Bush leads the European sourcing arm of this practice, attracting clients in the public and private sectors. “It is important to keep your brain fresh by being involved in something away from your core projects and this has helped me make my name.” He says the greatest obstacle he meets is the fear of change he senses when he enters many client organisations. “You have to reassure people because some staff will throw themselves into your ideas and work with you, while others will block you straight away.” He also feels that management consultancy must address an image problem: “We all need to work harder to communicate more effectively why there is often need for change and the real benefits good consultants bring.” Awards judge Alyson Gerner, deputy director, commercial group at the Department for Children, Schools and Families, says Bush has a confidence that appeals to clients and “a game plan to become a future leader. He is not leaving anything to chance”.
Best Partner/Director
A light-bulb moment eight years ago changed Gib Bulloch’s career path. He was on sabbatical working as a business adviser for the Voluntary Service Overseas in Macedonia - and his big idea was to create a nonprofit consultancy practice and use Accenture’s consulting expertise to help nongovernmental organisations and charities.
The challenges he faced launching this initiative propelled Bulloch from senior manager in Accenture’s strategy consulting practice to partner, a position he reached three years ago.
He had a lot of persuading to do on both sides of the project: to get other consultants to work in the not-for-profit arena for six months on half their normal salary and to win over sceptical charities. They rarely have a budget for management consultancy and had to be convinced that paying for Accenture’s services would improve their performance by making them more efficient.
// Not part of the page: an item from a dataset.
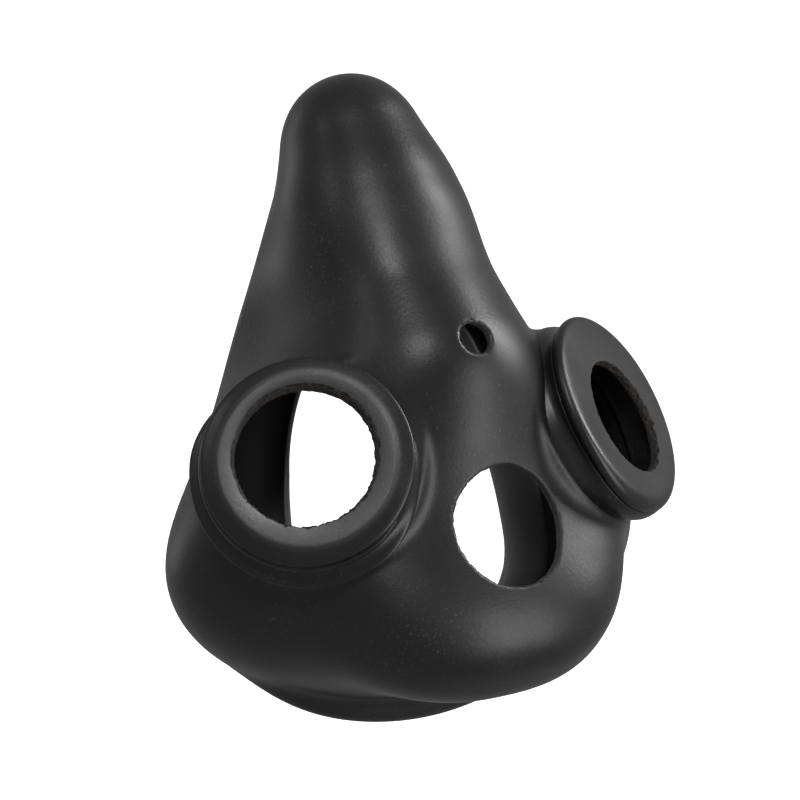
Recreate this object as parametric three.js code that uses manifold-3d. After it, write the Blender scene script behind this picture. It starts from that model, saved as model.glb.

“I knew if we got the business model right, our people would want to get involved and we could get organisations to buy our services,” he says. “I produced a feasibility study in 2002 to show that the numbers would work.”
Six years on, the director of Accenture Development Partnerships has helped more than 500 consultants get work in partnership projects for organisations such as Unicef. He must ensure the practice breaks even, but it has also turned into a valuable recruitment and retention tool for the company.
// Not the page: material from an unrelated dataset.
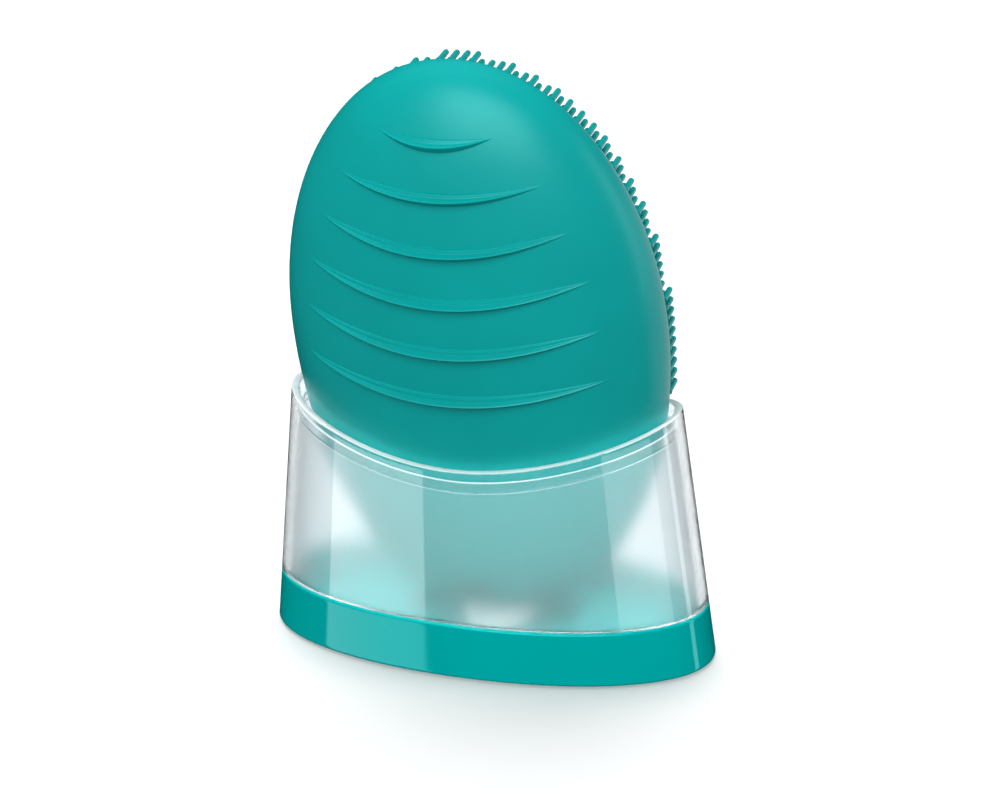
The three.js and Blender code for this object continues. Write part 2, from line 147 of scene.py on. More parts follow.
FOAM_LOW = Vector((-13, -4.7, 28)) * MM
FOAM_HIGH = Vector((13, -2.3, 64)) * MM
FOAM_CORNER = 3 * MM

SOFTENED = 0.15 * MM  # bevel on the inner parts' edges
SHARP_EDGE = math.radians(40)

LIFT = next(joint for joint in frame["joints"] if joint["name"] == "brush_lift")
LEAN = math.atan2(-LIFT["axis"][1], LIFT["axis"][2])
BRUSH_PLACE = Matrix.Translation(FOOT) @ Matrix.Rotation(LEAN, 4, "X")


# ------------ the egg's surface

def taper(z, middle, powers, inset=0.0):
    """1 at the given height, falling to 0 at either tip of an egg set in by a distance."""
    upper, lower = powers
    above = z > middle
    share = np.where(above, (z - middle) / (LENGTH - inset - middle), (middle - z) / (middle - inset))
    power = np.where(above, upper, lower)
    return np.maximum(0.0, 1.0 - np.clip(share, 0.0, 1.0) ** power) ** (1.0 / power)


def half_width(z, inset=0.0):
    return (HALF_WIDTH - inset) * taper(z, WIDEST, OUTLINE, inset)


def ridge_depth(z, inset=0.0):
    return (RIDGE_DEPTH - inset) * taper(z, THICKEST, RIDGE_FACE, inset)


def bristle_depth(z, inset=0.0):
    return (BRISTLE_DEPTH - inset) * taper(z, THICKEST, BRISTLE_FACE, inset)


def egg_points(z, angle, inset=0.0):
    """Points of the egg's surface. An angle of 0 looks along +x, and 90 degrees along +y, to the bristles."""
    depth = np.where(np.sin(angle) < 0, ridge_depth(z, inset), bristle_depth(z, inset))
    return np.stack([half_width(z, inset) * np.cos(angle), depth * np.sin(angle), z], axis=-1)


def egg_normals(points):
    """Unit normals at points of the egg's outer surface, from the slope of its implicit form."""
    def form(p):
        depth = np.where(p[..., 1] < 0, ridge_depth(p[..., 2]), bristle_depth(p[..., 2]))
        wide = np.maximum(half_width(p[..., 2]), TINY)
        return (p[..., 0] / wide) ** 2 + (p[..., 1] / np.maximum(depth, TINY)) ** 2

    step = 0.01 * MM
    tip = 0.2 * MM  # the slope has no value at the very tips, so it is taken this far from them
    inner = points.copy()
    inner[..., 2] = np.clip(points[..., 2], tip, LENGTH - tip)
    slope = np.stack([form(inner + step * axis) - form(inner - step * axis) for axis in np.eye(3)], axis=-1)
    return slope / np.linalg.norm(slope, axis=-1, keepdims=True)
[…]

“It has been a real eye-opener because this is such an unusual business model. Many of today’s consultants are more interested in making a difference than making a fortune, while the clients benefit from getting our expertise and services at a fraction of the market rates,” he claims.
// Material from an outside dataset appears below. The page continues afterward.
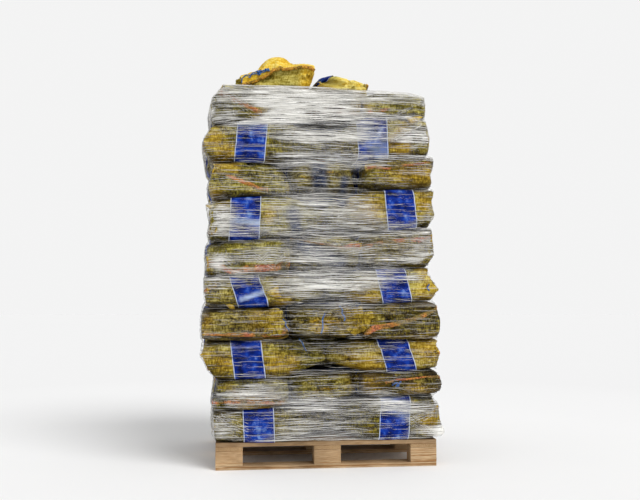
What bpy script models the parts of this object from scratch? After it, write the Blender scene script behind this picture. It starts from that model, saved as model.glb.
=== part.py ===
"""A pallet of net sacks: ten layers of five filled sacks on a block pallet, with two
loose sacks on top and a knitted net wound round the load.

Metres, +Z up. The origin is on the floor under the middle of the pallet, +X runs along
the long side that faces the viewer, and the viewer stands on the -Y side.
"""

import math
import random

import bmesh
import bpy
from mathutils import Vector

# Pallet: 1200 x 1000 mm, nine blocks, seven deck boards on three cross boards.
PALLET_X = 1.200
PALLET_Y = 1.000
BOARD = 0.022
BLOCK_HEIGHT = 0.078
BLOCK_X = 0.145
OUTER_SKID_Y = 0.100
MIDDLE_SKID_Y = 0.145
DECK_BOARDS = 7
DECK_GAP = 0.040
DECK_NOTCH = 0.001
JOINT_GAP = 0.0003
CUT_PAST = 0.020
SKID_TOP = BOARD + BLOCK_HEIGHT
DECK_TOP = SKID_TOP + 2 * BOARD

# Load: where each layer ends, above the deck, from the bottom layer to the top one.
# The load has settled unevenly, so the front left, front right and back differ.
TOPS_FRONT_LEFT = (0.160, 0.333, 0.538, 0.711, 0.885, 1.075, 1.306, 1.507, 1.721, 1.934)
TOPS_FRONT_RIGHT = (0.244, 0.377, 0.548, 0.754, 0.940, 1.162, 1.380, 1.552, 1.784, 1.918)
TOPS_BACK = (0.192, 0.380, 0.576, 0.762, 0.955, 1.142, 1.338, 1.526, 1.719, 1.905)
LAYERS = len(TOPS_BACK)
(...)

Bulloch, 41, says the challenges faced by the nonprofit and private sectors are similar. “Charities too face supply chain issues, perhaps around the distribution of vital drugs, or problems linking IT and new technology in locations around the world. The main differences are cultural because we can be viewed with suspicion initially.”
He feels that the lines are blurring between the commercial world and not-for-profit organisations, and management consultants are well placed to bring the two sides together. “We will have more of a brokering role in future and with our contacts across the private, public and the third sectors we can help forge mutually beneficial relationships and coalitions for different clients.”
Bulloch joined Accenture in 1996, having spent time in industry at Mars and BP. He accepts it is becoming harder for consultants to make it to partner level. “It has always been difficult but a few years ago it was more about results and driving revenue,” he says. “Today it is crucial you can display soft skills as well as hard skills. The less I have actually thought about promotion and just concentrated career-wise on what I believed in, the more it has happened. Taking risks will always pay off.”